Réunion du mardi 4 octobre 2022 à 9h30
Commission des affaires culturelles et de l'éducation

Photo issue du site de l'Assemblée nationale ou de WikipediaJérémie Patrier-Leitus :

« Ma patrie, c'est la langue française. » Ce mot d'Albert Camus aurait pu être celui d'Hélène Carrère d'Encausse, secrétaire perpétuel de l'Académie française à laquelle la nation a rendu un dernier hommage hier après-midi. Elle rappelait à chacun de ses interlocuteurs que ce n'était pas elle qui était immortelle mais la langue française, dont elle avait fait le combat de sa vie. Nous souhaitions saluer sa mémoire.

Les députés du groupe Horizons accordent une grande importance au respect de la langue française et aux combats contre ses déformations militantes. Dès 2017, Édouard Philippe, alors Premier ministre, a publié la circulaire relative aux règles de féminisation et de rédaction des textes publiés au Journal officiel. Alors que les expérimentations liées à l'écriture inclusive n'en étaient qu'à leurs prémices et que son usage était limité, il a été le premier à imposer le respect des règles de grammaire et de typographie en vigueur dans les textes officiels, pour des raisons d'intelligibilité et de clarté de la norme.
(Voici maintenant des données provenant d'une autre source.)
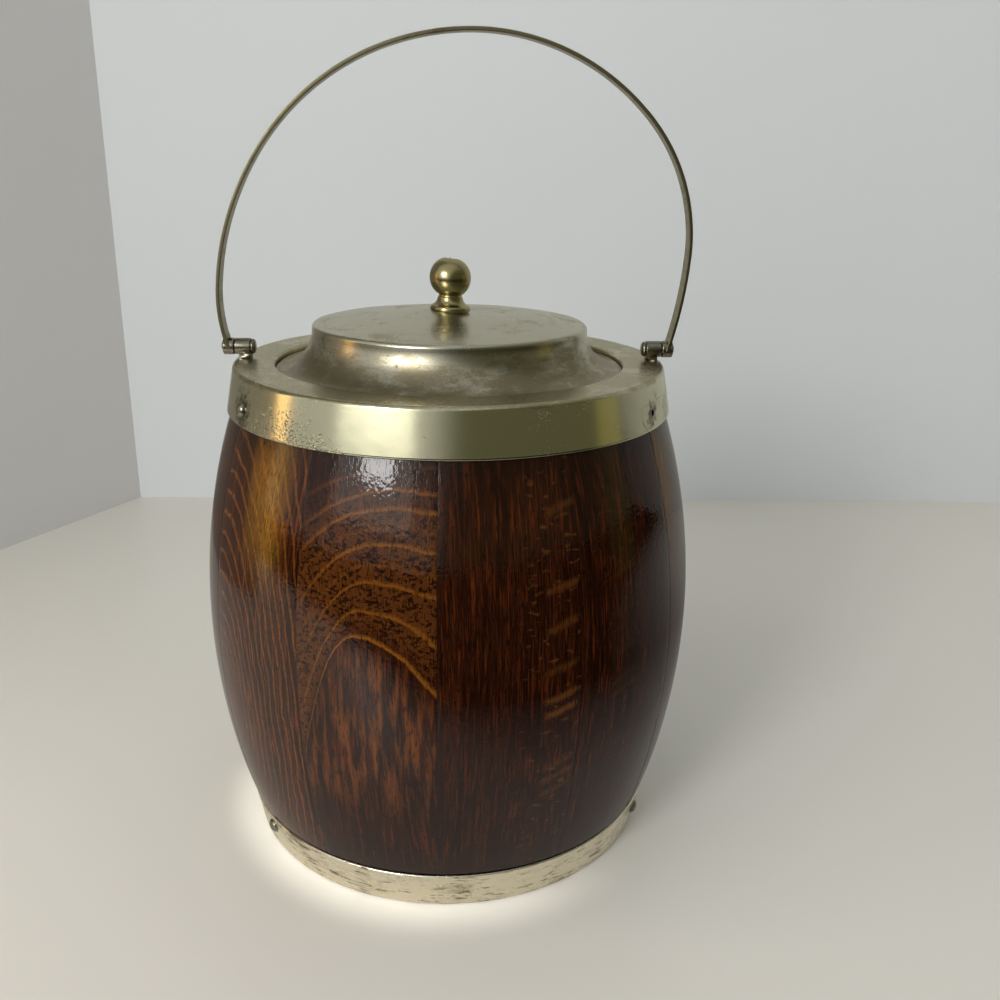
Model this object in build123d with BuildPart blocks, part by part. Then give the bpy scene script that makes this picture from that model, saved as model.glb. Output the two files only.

Ce combat pour le maintien d'une langue écrite et parlée qui n'exclut pas une partie de la population avait ensuite été mené, en 2021, par mon collègue François Jolivet. Sa proposition de loi avait été cosignée par plus de 110 députés de divers bords politiques, dont près de 50 appartenant alors à La République en marche. Reprenant les termes de la circulaire d'Édouard Philippe, elle visait à exclure le point médian – et lui seul – des documents produits par les administrations, par les personnes et par les organismes chargés d'une mission de service public. Nous sommes toujours aussi déterminés à défendre la langue française, ce patrimoine immatériel que nous avons le devoir de transmettre à nos enfants, de génération en génération. La lutte contre les stéréotypes sexistes, pour légitime qu'elle soit, ne peut se faire au détriment de la lisibilité et de la beauté de la langue.

Si j'ai tenu à rappeler cette conviction des députés Horizons et cette lutte de longue date pour notre bien commun le plus précieux, c'est aussi pour souligner le fossé qui sépare notre démarche de la vôtre, monsieur le rapporteur. Car c'est une chose de promouvoir la beauté et la clarté de notre langue en luttant contre une écriture militante, artificielle et excluante ; c'en est une autre d'avoir voulu rendre illégales des écritures véritablement inclusives et qui ne posent aucun problème de compréhension, comme la double flexion et les termes épicènes.

En quoi la formule « mesdames les inspectrices et messieurs les inspecteurs » pose-t-elle problème au Rassemblement national ? En 2017, la circulaire d'Édouard Philippe préconisait de faire usage de cette double flexion dans certaines circonstances, notamment dans les offres de recrutement, pour ne pas marquer de préférence de genre.

Je ne comprends pas non plus votre opposition, même si vous venez de l'amender, aux termes épicènes, c'est-à-dire au choix d'employer un terme neutre plutôt qu'un mot exprimant le féminin et le masculin. Au prétexte de lutter contre l'idéologie wokiste, vous vous arc-boutez contre des avancées bienvenues et entrées dans l'usage courant, et ce, en vous fondant sur des arguments erronés : si la langue française n'est pas sexuée, comme l'affirme encore votre exposé des motifs, il existe des versions féminines pour plusieurs métiers. Pourquoi ne pas les utiliser ? L'Académie française elle-même, prenant acte d'un malaise dans la langue française, s'est prononcée en février 2019 en faveur de la féminisation des noms de métiers. Pourtant, on ne peut pas accuser nos immortels, gardiens de la langue française, d'un goût débridé pour les dernières innovations linguistiques.

En somme, en voulant combattre certains néologismes, vous inventez des problèmes qui n'existent pas, excepté dans de petits cercles qui ne représentent qu'eux-mêmes et n'ont en aucun cas la charge de rédiger et de publier des actes législatifs, civils ou administratifs.

En conclusion, monsieur le rapporteur, nous ne vous avons pas attendu. Je répète l'immense fierté que nous avons, au groupe Horizons, que le Premier ministre Édouard Philippe ait publié, dès 2017, cette circulaire en ligne avec les valeurs que nous portons. Elle permet d'imposer des règles claires, qui n'ont pas vocation à être fixées par les parlementaires. Il faut appliquer cette circulaire.

En l'état, les députés Horizons voteront contre cette proposition de loi, mais nous ne voterons pas les amendements de suppression.